Upon the foregoing facts it was adjudged that S.W. Martin was domiciled in Yadkin County at the time of his death, and that the letters of administration issued to J. C. Martin as administrator of the estate of S.W. Martin, deceased, were properly granted by the clerk of the Superior Court of Yadkin County. Whereupon, the petition to recall or revoke said letters of administration was denied. The judgment must be affirmed under authority of our decisions.
The method here pursued in hearing and determining the motion of petitioners finds approval in the following cases: In re Meadow's Will, ante, 99; In re Johnson, 182 N.C. 522; In re Battle, 158 N.C. 388, and cases there cited.
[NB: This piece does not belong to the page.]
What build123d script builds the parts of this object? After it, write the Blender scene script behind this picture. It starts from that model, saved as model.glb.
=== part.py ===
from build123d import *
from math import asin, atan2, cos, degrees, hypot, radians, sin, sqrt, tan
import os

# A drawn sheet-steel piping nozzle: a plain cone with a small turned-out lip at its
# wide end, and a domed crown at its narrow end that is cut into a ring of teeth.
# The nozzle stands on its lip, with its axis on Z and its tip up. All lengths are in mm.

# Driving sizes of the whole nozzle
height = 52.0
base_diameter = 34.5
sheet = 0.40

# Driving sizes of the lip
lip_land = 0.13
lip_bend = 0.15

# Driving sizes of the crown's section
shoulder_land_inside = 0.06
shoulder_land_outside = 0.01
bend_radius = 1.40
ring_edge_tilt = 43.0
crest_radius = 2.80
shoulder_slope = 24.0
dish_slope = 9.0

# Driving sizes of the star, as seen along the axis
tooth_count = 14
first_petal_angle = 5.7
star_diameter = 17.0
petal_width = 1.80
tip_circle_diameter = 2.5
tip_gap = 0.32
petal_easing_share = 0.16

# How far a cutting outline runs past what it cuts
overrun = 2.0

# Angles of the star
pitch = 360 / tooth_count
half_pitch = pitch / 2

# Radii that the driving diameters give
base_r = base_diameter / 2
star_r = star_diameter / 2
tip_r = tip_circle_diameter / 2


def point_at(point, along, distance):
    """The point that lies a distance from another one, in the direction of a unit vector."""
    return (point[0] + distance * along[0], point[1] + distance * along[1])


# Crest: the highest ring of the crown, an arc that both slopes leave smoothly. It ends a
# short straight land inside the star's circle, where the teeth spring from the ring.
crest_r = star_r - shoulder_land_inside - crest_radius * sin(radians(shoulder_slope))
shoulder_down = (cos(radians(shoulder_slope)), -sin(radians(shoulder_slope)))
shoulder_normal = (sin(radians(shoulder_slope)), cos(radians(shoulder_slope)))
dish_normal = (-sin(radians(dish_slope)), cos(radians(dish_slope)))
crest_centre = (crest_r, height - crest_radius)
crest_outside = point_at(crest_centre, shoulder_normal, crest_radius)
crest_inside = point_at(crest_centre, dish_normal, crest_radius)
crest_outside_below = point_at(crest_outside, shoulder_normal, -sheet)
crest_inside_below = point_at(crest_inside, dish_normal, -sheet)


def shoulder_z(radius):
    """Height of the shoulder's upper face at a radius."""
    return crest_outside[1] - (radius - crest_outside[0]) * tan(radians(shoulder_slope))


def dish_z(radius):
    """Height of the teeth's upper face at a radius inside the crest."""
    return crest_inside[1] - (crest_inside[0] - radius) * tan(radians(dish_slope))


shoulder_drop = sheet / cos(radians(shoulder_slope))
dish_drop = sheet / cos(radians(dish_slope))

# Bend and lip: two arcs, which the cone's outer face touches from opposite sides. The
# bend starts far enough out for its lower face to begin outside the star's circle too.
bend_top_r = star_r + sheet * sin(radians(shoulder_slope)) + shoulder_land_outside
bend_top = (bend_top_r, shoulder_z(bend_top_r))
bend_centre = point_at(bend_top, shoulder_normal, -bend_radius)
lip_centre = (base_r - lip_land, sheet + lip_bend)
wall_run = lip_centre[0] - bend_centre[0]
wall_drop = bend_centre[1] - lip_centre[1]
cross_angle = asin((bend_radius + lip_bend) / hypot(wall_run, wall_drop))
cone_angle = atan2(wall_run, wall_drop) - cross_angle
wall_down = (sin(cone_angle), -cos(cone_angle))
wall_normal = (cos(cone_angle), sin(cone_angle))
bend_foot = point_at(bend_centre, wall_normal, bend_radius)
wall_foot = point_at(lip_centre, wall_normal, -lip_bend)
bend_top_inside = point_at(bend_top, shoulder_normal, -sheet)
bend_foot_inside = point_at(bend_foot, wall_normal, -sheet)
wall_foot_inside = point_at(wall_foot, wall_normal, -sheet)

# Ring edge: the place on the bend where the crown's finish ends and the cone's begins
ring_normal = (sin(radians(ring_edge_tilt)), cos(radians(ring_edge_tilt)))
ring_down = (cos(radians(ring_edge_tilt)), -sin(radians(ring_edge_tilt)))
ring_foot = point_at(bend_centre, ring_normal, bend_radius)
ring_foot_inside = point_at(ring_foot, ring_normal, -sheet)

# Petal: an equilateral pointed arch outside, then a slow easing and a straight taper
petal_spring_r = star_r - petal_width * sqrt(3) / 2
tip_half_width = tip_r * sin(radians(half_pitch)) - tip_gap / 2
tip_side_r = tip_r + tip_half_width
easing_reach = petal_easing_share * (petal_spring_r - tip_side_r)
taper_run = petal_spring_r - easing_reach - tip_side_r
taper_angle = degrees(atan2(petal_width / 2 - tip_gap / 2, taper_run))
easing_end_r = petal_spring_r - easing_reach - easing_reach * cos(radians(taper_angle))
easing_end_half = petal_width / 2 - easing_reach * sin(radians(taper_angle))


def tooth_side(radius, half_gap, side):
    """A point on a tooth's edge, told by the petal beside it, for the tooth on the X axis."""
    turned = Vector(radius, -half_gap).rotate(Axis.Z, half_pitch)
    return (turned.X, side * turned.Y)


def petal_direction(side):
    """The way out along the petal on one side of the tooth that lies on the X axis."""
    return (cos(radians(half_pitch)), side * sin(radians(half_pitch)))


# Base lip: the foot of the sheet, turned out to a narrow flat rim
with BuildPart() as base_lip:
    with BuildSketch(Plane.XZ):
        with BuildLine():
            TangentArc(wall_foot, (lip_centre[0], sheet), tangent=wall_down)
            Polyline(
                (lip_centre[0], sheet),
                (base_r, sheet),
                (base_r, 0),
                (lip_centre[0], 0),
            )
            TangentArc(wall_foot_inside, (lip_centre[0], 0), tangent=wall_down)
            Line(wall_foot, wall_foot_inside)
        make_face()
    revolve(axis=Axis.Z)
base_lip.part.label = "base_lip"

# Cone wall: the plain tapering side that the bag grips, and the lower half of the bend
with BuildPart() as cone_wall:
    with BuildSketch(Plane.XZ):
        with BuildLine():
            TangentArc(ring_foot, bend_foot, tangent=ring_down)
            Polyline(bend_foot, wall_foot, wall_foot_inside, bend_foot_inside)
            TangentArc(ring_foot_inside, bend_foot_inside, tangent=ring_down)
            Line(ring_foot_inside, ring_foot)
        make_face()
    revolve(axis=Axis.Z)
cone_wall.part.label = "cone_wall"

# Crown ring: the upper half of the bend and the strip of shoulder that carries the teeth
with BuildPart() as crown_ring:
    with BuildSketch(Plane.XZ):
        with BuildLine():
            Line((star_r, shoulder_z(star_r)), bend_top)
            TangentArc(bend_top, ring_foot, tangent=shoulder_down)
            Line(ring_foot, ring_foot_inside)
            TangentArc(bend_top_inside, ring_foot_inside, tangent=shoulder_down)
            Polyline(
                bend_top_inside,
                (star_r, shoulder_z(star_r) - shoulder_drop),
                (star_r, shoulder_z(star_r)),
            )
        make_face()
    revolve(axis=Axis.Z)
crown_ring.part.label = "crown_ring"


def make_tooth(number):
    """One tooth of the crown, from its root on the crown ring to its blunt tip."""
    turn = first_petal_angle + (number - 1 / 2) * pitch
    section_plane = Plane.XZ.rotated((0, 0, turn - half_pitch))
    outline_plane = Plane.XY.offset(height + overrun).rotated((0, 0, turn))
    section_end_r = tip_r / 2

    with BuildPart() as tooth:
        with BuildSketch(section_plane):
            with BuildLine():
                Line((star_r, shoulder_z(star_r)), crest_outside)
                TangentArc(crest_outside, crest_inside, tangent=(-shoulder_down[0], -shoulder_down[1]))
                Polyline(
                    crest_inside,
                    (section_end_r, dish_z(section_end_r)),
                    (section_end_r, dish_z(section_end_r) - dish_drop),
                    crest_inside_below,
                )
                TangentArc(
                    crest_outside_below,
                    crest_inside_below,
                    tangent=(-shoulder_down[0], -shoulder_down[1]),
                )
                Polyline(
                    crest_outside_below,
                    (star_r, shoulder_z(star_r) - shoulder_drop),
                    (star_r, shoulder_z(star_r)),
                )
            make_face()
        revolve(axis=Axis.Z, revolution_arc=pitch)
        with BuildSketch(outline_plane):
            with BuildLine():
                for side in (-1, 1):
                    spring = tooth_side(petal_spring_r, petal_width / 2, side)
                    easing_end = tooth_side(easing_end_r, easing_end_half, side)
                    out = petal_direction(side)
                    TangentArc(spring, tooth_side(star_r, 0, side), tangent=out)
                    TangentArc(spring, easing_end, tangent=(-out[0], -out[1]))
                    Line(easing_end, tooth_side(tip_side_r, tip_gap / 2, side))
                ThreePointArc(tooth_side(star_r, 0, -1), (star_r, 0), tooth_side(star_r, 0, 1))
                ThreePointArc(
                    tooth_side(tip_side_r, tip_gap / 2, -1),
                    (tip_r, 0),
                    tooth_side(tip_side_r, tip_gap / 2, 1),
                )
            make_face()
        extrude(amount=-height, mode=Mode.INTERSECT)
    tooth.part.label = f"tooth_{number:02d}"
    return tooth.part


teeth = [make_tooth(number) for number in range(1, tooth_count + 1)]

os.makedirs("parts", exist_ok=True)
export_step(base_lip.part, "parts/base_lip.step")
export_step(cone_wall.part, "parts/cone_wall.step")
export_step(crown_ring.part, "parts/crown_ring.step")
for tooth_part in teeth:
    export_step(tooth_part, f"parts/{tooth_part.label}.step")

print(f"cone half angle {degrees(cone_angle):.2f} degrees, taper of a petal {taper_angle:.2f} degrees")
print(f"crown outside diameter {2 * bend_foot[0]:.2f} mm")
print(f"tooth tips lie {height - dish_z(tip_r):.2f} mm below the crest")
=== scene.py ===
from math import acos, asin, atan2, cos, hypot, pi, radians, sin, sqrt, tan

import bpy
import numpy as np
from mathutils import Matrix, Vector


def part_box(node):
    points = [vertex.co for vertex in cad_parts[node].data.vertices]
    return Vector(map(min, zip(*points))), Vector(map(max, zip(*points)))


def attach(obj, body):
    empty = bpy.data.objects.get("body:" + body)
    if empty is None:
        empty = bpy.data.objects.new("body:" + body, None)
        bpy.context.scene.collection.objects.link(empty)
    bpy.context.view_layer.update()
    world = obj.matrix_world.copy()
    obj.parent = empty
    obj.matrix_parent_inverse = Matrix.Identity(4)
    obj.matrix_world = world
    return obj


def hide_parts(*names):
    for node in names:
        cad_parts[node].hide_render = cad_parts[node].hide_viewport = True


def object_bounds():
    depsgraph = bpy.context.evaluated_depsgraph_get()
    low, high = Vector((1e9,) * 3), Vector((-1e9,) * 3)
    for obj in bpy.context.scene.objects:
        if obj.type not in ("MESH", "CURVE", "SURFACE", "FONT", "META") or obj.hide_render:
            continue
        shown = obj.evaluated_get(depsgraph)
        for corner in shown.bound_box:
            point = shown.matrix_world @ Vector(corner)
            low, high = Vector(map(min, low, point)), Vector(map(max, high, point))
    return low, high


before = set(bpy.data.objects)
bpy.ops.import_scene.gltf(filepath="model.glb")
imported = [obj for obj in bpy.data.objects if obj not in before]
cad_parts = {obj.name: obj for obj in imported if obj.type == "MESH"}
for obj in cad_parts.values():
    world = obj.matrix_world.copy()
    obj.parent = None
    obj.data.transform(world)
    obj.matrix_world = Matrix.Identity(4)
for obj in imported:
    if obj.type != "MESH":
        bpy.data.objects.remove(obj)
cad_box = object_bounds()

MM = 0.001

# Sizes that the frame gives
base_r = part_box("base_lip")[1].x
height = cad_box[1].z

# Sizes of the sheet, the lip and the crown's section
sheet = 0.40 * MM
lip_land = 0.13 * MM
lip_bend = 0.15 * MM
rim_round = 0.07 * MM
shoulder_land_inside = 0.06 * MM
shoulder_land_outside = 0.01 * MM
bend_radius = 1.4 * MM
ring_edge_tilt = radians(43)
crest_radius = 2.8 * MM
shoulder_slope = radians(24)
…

The findings of fact made by the judge of the Superior Court, found as they were upon competent evidence, are conclusive on us, and we must base our judgment upon his findings, which amply sustain his order. In re Hamilton, 182 N.C. 44; S. c., 183 N.C. 57; Stokes v. Cogdell, 153 N.C. 181.
Domicile is a question of fact and intention. Hence, to effect a change of domicile there must be an actual abandonment of the first domicile, coupled with an intention not to return to it, and there must be a new domicile acquired by actual residence at another place, or within another jurisdiction, coupled with the intention of making the last acquired residence a permanent home. The judge finds that no such change took place here. Horne v. Horne, 31 N.C. 105; Hayes v. Hayes, 74 Ill. 312; Roanoke Rapids v. Patterson, 184 N.C. 137; Reynolds v. Cotton Mills, 177 N.C. 415, and cases there cited.
Upon the record, the judgment must be upheld.
Affirmed.
Cited: In re Ryan, 187 N.C. 570; In re Ellis, 187 N.C. 844; Tyer v. Lumber Co., 188 N.C. 270; Marshall v. Kemp, 190 N.C. 494; In re Estate of Finlayson, 206 N.C. 363; S. v. Williams, 224 N.C. 191; Owens v. Chaplin, 228 N.C. 709; In re Hall, 235 N.C. 704; In re Bane, 247 N.C. 564; In re Estate of Cullinan, 259 N.C. 631; In re Estate of Lowther, 271 N.C. 353.